* [TASK STATEMENT] Write out the material below exactly, beginning at the line that contains "for name, shape" and ending with its last line, both ends included; write nothing else.
__________
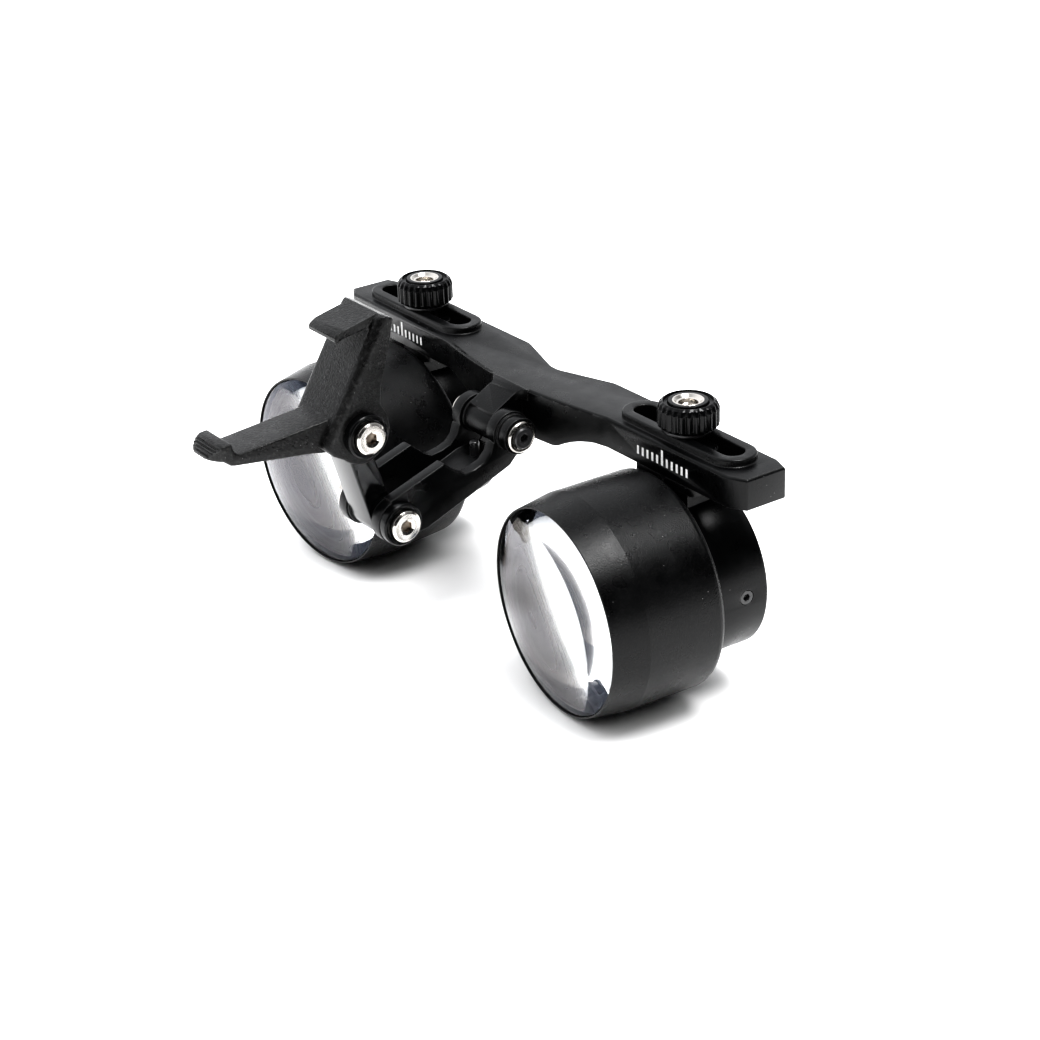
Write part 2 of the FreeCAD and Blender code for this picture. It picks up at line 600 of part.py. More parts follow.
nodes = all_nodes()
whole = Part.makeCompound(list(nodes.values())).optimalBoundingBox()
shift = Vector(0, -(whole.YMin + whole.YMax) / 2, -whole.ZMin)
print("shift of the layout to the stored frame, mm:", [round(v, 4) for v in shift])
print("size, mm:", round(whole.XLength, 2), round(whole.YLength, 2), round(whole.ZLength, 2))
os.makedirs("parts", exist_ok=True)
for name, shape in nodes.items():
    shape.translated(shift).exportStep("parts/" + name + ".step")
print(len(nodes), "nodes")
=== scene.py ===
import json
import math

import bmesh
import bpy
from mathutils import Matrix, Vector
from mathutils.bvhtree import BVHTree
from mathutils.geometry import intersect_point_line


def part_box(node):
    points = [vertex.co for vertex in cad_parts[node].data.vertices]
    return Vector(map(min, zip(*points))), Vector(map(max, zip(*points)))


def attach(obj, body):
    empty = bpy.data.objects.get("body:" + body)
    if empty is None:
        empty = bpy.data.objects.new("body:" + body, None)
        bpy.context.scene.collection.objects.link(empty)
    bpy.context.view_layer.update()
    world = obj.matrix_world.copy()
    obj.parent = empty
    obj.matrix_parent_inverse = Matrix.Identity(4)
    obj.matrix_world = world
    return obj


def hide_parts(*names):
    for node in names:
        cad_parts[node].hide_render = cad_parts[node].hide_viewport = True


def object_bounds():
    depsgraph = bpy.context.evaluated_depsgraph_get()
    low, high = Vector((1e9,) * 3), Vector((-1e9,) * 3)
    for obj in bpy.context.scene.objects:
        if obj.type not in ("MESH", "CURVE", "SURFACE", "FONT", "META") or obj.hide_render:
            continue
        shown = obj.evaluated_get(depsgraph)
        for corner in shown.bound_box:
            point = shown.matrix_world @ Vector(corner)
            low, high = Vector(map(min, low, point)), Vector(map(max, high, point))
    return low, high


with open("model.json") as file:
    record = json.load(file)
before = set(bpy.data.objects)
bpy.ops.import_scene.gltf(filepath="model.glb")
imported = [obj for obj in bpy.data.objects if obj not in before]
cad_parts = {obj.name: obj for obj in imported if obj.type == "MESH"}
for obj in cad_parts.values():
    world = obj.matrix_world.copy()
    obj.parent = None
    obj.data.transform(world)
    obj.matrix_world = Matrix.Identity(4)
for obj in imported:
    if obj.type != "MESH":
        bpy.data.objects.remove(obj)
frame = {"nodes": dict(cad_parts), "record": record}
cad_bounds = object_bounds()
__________
* [OUTPUT]
for name, shape in nodes.items():
    shape.translated(shift).exportStep("parts/" + name + ".step")
print(len(nodes), "nodes")
=== scene.py ===
import json
import math

import bmesh
import bpy
from mathutils import Matrix, Vector
from mathutils.bvhtree import BVHTree
from mathutils.geometry import intersect_point_line


def part_box(node):
    points = [vertex.co for vertex in cad_parts[node].data.vertices]
    return Vector(map(min, zip(*points))), Vector(map(max, zip(*points)))


def attach(obj, body):
    empty = bpy.data.objects.get("body:" + body)
    if empty is None:
        empty = bpy.data.objects.new("body:" + body, None)
        bpy.context.scene.collection.objects.link(empty)
    bpy.context.view_layer.update()
    world = obj.matrix_world.copy()
    obj.parent = empty
    obj.matrix_parent_inverse = Matrix.Identity(4)
    obj.matrix_world = world
    return obj


def hide_parts(*names):
    for node in names:
        cad_parts[node].hide_render = cad_parts[node].hide_viewport = True


def object_bounds():
    depsgraph = bpy.context.evaluated_depsgraph_get()
    low, high = Vector((1e9,) * 3), Vector((-1e9,) * 3)
    for obj in bpy.context.scene.objects:
        if obj.type not in ("MESH", "CURVE", "SURFACE", "FONT", "META") or obj.hide_render:
            continue
        shown = obj.evaluated_get(depsgraph)
        for corner in shown.bound_box:
            point = shown.matrix_world @ Vector(corner)
            low, high = Vector(map(min, low, point)), Vector(map(max, high, point))
    return low, high


with open("model.json") as file:
    record = json.load(file)
before = set(bpy.data.objects)
bpy.ops.import_scene.gltf(filepath="model.glb")
imported = [obj for obj in bpy.data.objects if obj not in before]
cad_parts = {obj.name: obj for obj in imported if obj.type == "MESH"}
for obj in cad_parts.values():
    world = obj.matrix_world.copy()
    obj.parent = None
    obj.data.transform(world)
    obj.matrix_world = Matrix.Identity(4)
for obj in imported:
    if obj.type != "MESH":
        bpy.data.objects.remove(obj)
frame = {"nodes": dict(cad_parts), "record": record}
cad_bounds = object_bounds()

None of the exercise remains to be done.